Long awaited charter trip with New Jersey Federated Sportsmen's News writers aboard the Lucky Lady II this morning and early afternoon. We sailed out of Neptune through the Shark River, out the inlet and northward to fish rocks between about 72 and 86 feet deep. Seas remained pretty calm, and I think generally we had no problem keeping contact with bottom using three-ounce bucktails and bank sinkers, although Oliver Shapiro remarked to me, when drift speed did pick up near the end of our fishing, that he was dropping six ounces.
I have a bad habit, not by any means awful, of carrying in too much stuff. I even had a third cooler just large enough to carry three Brooklyn Lagers with ice packs. I drank only one of them, offering the others, but they came back home with me. That beer hit the spot...after drinking five or six coffees and feeling as jittery as a silverside. My nerves stayed settled for the rest of the fishing. I also brought three rods and never set up my Trevala jigging rod with the Penn Squall 60 I had bracketed on to the reel seat, as if I would do battle with a mahi or yellowfin tuna. But the little St. Croix I use for bass did handle a Deadly Dick deftly, and though no Boston mackerel hit the metal, those fish were around; at least eight of them got caught inadvertently when jigs and/or bait/or teasers got reeled towards the rail. I feel it's always better to at least employ an idea, than it is to think an idea and have no means to implement the notion.
So I never really felt bad about that third rod and reel. Just a little burdened hauling all my stuff off the boat and back to my car. I guess it's as if a piece of equipment on standby is always loaded with potential, so long as know-how accompanies it. (I was a little uncertain about remembering how to operate that big reel.)

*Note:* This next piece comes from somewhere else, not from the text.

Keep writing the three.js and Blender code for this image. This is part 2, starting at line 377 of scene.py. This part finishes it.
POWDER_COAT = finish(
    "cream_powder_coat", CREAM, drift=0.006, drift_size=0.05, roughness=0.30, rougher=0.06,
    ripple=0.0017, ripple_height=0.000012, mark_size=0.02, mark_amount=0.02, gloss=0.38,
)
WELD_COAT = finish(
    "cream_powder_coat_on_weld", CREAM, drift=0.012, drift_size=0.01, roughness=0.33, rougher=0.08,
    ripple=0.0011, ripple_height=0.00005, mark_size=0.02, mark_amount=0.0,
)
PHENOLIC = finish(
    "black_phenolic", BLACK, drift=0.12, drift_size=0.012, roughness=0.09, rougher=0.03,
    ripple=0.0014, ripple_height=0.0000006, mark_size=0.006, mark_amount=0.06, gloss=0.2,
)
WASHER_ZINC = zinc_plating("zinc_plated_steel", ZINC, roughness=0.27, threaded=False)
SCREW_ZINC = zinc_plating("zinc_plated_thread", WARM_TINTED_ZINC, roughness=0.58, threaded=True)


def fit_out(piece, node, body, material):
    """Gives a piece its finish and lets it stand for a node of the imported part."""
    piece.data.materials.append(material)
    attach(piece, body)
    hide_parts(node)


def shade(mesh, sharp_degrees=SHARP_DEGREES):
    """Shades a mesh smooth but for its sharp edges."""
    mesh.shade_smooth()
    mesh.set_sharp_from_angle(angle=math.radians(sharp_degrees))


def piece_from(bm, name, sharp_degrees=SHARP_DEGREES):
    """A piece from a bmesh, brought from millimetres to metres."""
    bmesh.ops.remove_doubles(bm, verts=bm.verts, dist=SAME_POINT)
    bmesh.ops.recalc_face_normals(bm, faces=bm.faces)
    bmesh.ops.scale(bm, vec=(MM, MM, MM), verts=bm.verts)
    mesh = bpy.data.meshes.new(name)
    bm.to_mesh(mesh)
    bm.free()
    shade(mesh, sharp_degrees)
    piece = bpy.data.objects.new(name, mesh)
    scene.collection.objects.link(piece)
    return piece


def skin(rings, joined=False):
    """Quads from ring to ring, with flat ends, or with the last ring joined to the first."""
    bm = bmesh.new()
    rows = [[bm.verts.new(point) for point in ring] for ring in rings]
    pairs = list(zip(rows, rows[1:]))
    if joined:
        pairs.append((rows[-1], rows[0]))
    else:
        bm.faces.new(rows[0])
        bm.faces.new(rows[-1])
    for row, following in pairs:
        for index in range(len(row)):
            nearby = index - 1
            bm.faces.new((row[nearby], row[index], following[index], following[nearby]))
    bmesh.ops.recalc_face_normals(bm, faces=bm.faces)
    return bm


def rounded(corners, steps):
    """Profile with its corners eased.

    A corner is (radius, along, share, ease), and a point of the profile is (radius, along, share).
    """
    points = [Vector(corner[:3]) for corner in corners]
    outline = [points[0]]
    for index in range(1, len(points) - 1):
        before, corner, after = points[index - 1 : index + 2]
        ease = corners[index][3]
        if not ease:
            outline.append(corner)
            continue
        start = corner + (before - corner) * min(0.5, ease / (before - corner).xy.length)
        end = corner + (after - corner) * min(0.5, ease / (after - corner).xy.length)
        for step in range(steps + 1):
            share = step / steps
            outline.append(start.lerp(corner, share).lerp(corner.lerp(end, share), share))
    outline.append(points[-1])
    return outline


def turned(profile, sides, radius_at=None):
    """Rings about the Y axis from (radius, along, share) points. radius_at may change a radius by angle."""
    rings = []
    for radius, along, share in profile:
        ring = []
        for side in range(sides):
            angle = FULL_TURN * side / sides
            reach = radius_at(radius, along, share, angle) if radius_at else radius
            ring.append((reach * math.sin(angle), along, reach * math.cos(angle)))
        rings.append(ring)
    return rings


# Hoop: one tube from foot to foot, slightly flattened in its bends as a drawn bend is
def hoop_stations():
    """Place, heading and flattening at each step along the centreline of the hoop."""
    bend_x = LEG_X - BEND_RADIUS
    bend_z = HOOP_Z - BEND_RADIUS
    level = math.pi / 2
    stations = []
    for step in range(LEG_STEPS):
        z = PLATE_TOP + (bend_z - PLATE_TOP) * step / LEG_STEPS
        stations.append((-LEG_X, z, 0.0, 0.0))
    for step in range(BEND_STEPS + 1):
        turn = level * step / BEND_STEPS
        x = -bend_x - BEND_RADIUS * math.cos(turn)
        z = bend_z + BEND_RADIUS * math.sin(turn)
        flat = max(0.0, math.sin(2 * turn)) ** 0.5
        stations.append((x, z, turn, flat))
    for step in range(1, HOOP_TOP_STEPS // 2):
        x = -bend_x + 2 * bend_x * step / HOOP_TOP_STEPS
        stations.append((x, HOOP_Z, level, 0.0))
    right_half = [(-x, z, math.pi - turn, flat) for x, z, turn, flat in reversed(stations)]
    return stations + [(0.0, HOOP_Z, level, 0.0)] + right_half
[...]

John Toth caught the leading fish, a 23-inch fluke. Plenty of other fluke got caught, including maybe nine or 10 keepers among the dozen of us fishing. I guess as many keeper seabass went home, also, including mine of about 15 inches. A few cocktail bluefish cut through the upper water column to intersect baits, as I mentioned of the mackerel, and more southern sea robins--brown coloration--got caught than the typical florid northern species. I caught a couple of squirrel hakes about 10 inches long. Brown slimy fish tossed back.

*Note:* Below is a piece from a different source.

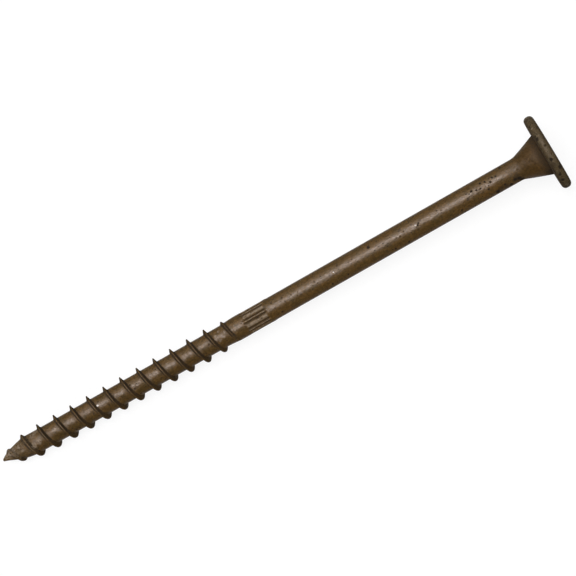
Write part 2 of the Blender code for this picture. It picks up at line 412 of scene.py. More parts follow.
@dataclass
class ThreadedEnd:
    """Sharp point, core and coarse single-start thread, up to the shoulder.

    Attributes:
        crest_round_at: Where the crest starts to round off, as a share of its half width.
        root_reach: How far the rounded root reaches from the foot of the flank.
        lead_share: Size of the thread where it starts, as a share of its full size.
        point_spread: How much wider the thread is at the very point.
        taper: How much less the thread's width shrinks on the point than its rise.
        run_out_taper: How much less it shrinks where the thread runs out.
        point_fullness: How full the point is between a cone, at 1, and a blunt nose.
        strip_foot: Height at which the helical rows start.
        strip_top: Height at which they end.
        snap: How near to those ends a point is moved onto them.
        show_rate: How soon wear and gathered coat show as the thread grows.
        bare: How bare the very point is, and bare_spared, how much of that one side is spared.
        less_shade_minus_y: How much less painted shade the thread has on the side towards -Y.
        painted_shade_and_stain: How much painted shade the crest has on the side towards +Y.
        painted_shade_and_stain: How much of it gathered on the crest on the side towards +Y.
        run_out_darkening: How much darker the crest is where the thread runs out.
        run_out_reach: Length over which it is darker, as a share of run_out.
        darkened_from: Share of the thread's rise above which the crest is darker, on the side
            towards +Y and where the thread runs out.
        darkened_from: Share of the thread's rise above which it gathered there.
    """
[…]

It's a funny thing about fluke 16, 17 inches long. I caught three that size, and seeing these fish appear in the greenish water as I reeled them closer to the rail was sort of an act of now-you-see-it, now-you-don't. My truest evaluation bestowed value on these fish. You could say: Well, after all, they went back to grow big. But that's not all the feeling amounted to. I don't fish because governmental agency monitors population and size statistics amounting to a fishery. I fish because I'm part of the system of life and desire to participate. I've always felt convinced aesthetics are really prior to economics (food). Just offhand I think of the early Christians who died for an idea. I'd say that's because it was beautiful to them.
And there's the flipside. The awful reduction of a living creature to a non-value--because not meeting governmental size limit to take home.

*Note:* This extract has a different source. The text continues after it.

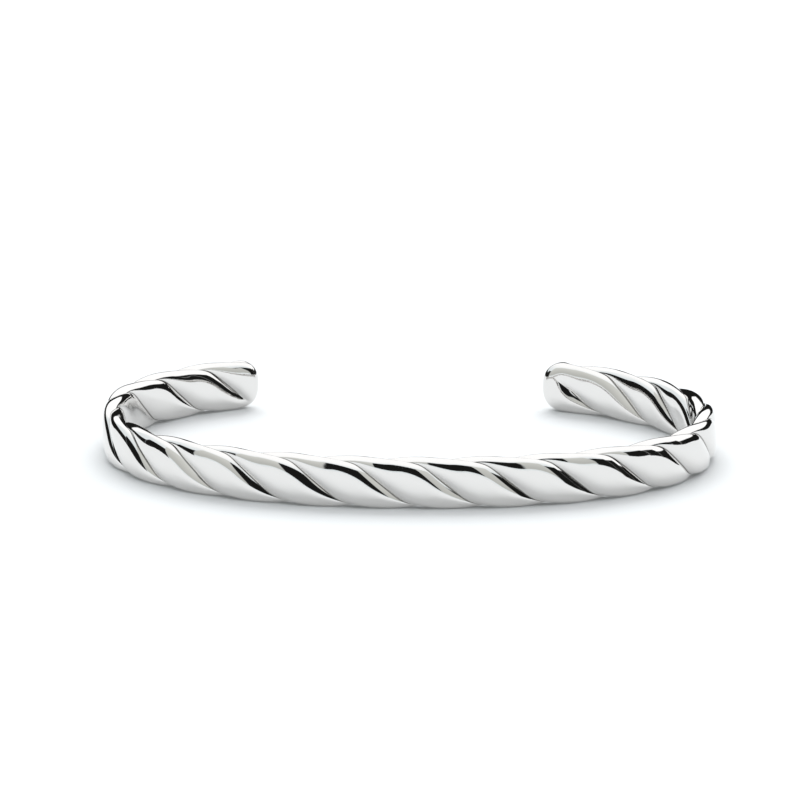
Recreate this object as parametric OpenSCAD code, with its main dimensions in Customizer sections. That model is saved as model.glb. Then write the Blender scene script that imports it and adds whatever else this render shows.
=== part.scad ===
// Open cuff bangle of twisted silver wires, rolled flat, with rounded ends.
// It lies on its side: X is across the wrist, the gap faces +Y and Z is up.

/* [Oval] */
// Outside width of the cuff, left to right
cuff_width = 62.8; // [58:0.1:70]
// Outside depth from the widest place to the front
front_depth = 23; // [20:0.05:28]
// Outside depth from the widest place to the back, as if the oval had no gap
back_depth = 23.75; // [22:0.05:28]
// Squareness of the oval seen from above: 2 is an ellipse
oval_power = 2.19; // [2:0.01:2.6]
// The same for the right-hand arm, which is bent in more evenly than the left
right_arm_power = 2; // [2:0.01:2.6]
// Length of metal to the left of the front, along the middle of the band
left_length = 67.9; // [58:0.05:70]
// Length of metal to the right of the front, along the middle of the band
right_length = 68.85; // [58:0.05:70]

/* [Band] */
// Height of the band, along the wrist
band_height = 5.15; // [4:0.05:7]
// Thickness of the band, from the wrist outwards
band_thickness = 2.5; // [1.8:0.1:3.2]
// Squareness of the band's section: 2 is an ellipse
section_power = 3.1; // [2.2:0.1:3.4]

/* [Twist] */
// Number of wires in the twist
wire_count = 3; // [2:1:3]
// Length of the band in which a wire goes once round
lay_length = 19.37; // [14:0.01:30]
// Turn of the twist at the front, in degrees
lay_phase = 64.5; // [0:0.5:359.5]
// Depth of the groove between two wires on the flat faces
face_groove = 0.5; // [0.2:0.05:0.65]
// Depth of the groove between two wires on the narrow edges
edge_groove = 0.4; // [0.1:0.05:0.55]
// How flat a wire's crown is on the flat faces: higher is flatter, with a narrower groove
face_crown = 3.6; // [2:0.1:6]
// How flat a wire's crown is on the narrow edges
edge_crown = 1.8; // [1.6:0.1:6]

/* [Ends] */
// Length over which an end closes, seen from the side
tip_length = 2.5; // [1.5:0.1:3.5]
// Length over which an end closes, seen from above
nose_length = 1.3; // [0.8:0.1:1.5]
// Squareness of an end: 2 is round
tip_power = 2.3; // [2:0.05:3]
// Distance from an end at which the grooves have died out
groove_stop = 1.4; // [0.5:0.1:3]
// Length over which the grooves die out
groove_fade = 2.2; // [1:0.1:5]

/* [Hidden] */

silver = [0.87, 0.87, 0.86];

half_height = band_height / 2;
half_thickness = band_thickness / 2;
// The oval's half sizes along the middle of the band
oval_x = cuff_width / 2 - half_thickness;
oval_front = front_depth - half_thickness;
oval_back = back_depth - half_thickness;

// Places across one wire, from its groove at -1 to its crown at 0
wire_places = [-1, -0.9, -0.78, -0.62, -0.42, -0.2, 0, 0.2, 0.42, 0.62, 0.78, 0.9];
columns = wire_count * len(wire_places);
// Longest step between two sections
section_step = 0.95;
// Sections inside each end's rounding
tip_sections = 6;
// Half the turn over which the middle line's direction is taken
direction_turn = 0.1;

// Point of a squared oval of half sizes a and b; t runs from 0 to 360 round it
function oval(t, a, b, power) =
    pow(pow(abs(cos(t)), power) + pow(abs(sin(t)), power), -1 / power) * [a * cos(t), b * sin(t)];

// Point of the band's middle line
function middle_point(t) =
    let (
        depth = sin(t) < 0 ? oval_front : oval_back,
        power = sin(t) > 0 && cos(t) > 0 ? right_arm_power : oval_power
    ) oval(t, oval_x, depth, power);

// The middle line's length against direction, with 0 at the front, which is at -90 degrees
oval_steps = 720;
oval_turn = [for (i = [0:oval_steps]) 360 * i / oval_steps - 270];
oval_run = [
    for (i = 0, run = 0; i <= oval_steps;
         run = run + (i < oval_steps ? norm(middle_point(oval_turn[i + 1]) - middle_point(oval_turn[i])) : 0),
         i = i + 1) run
];
turn_at_length = [
    for (i = [0:oval_steps]) [oval_run[i] - oval_run[oval_steps / 2], oval_turn[i]]
];

// 0 to 1, level at both ends
function ease(x) = let (c = min(max(x, 0), 1)) c * c * (3 - 2 * c);

// Share of its full size that a section has, at a distance from the end
function end_share(distance, length) =
    distance >= length ? 1 : pow(1 - pow(1 - distance / length, tip_power), 1 / tip_power);

// Distances from an end to the sections in its rounding, closest first
tip_places = [for (i = [1:tip_sections]) tip_length * (1 - cos(90 * i / tip_sections))];
// Places of all the sections along the band
body_length = left_length + right_length - 2 * tip_length;
body_sections = ceil(body_length / section_step);
section_places = concat(
    [for (d = tip_places) d - left_length],
    [for (i = [1:body_sections - 1]) tip_length - left_length + body_length * i / body_sections],
    [for (i = [tip_sections - 1:-1:0]) right_length - tip_places[i]]
);

// Place in a section, as [outwards, up], of the surface in the direction t,
// sunk straight into the metal by the given depth
function section_point(t, depth) =
    let (
        p = oval(t, half_thickness, half_height, section_power),
        slope = section_power - 1,
        out = sign(cos(t)) * pow(abs(p.x) / half_thickness, slope) / half_thickness,
        up = sign(sin(t)) * pow(abs(p.y) / half_height, slope) / half_height
    ) p - depth * [out, up] / norm([out, up]);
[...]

Finally, on our final drift, the very last fish--I think--besides one more of Oliver's many mackerel. I felt a chomp on the end of my sensitive Power Pro braid line I knew was a nice fish and almost certainly a fluke, since I'm experienced at the likes from many keepers of about 18 inches. I gave that fish some slack by extending my rod by use of my right arm, and after two seconds or so, set the hook...into undoubtedly a nice one.
I always think of a tambourine. The way a fluke shakes its head. An unmistakable clicking bounce. Truly unmistakable if you get fully in touch. The seabass sent tight vibes up the line too, but not quite the same.
Twenty-two inches. My family ate a fine dinner.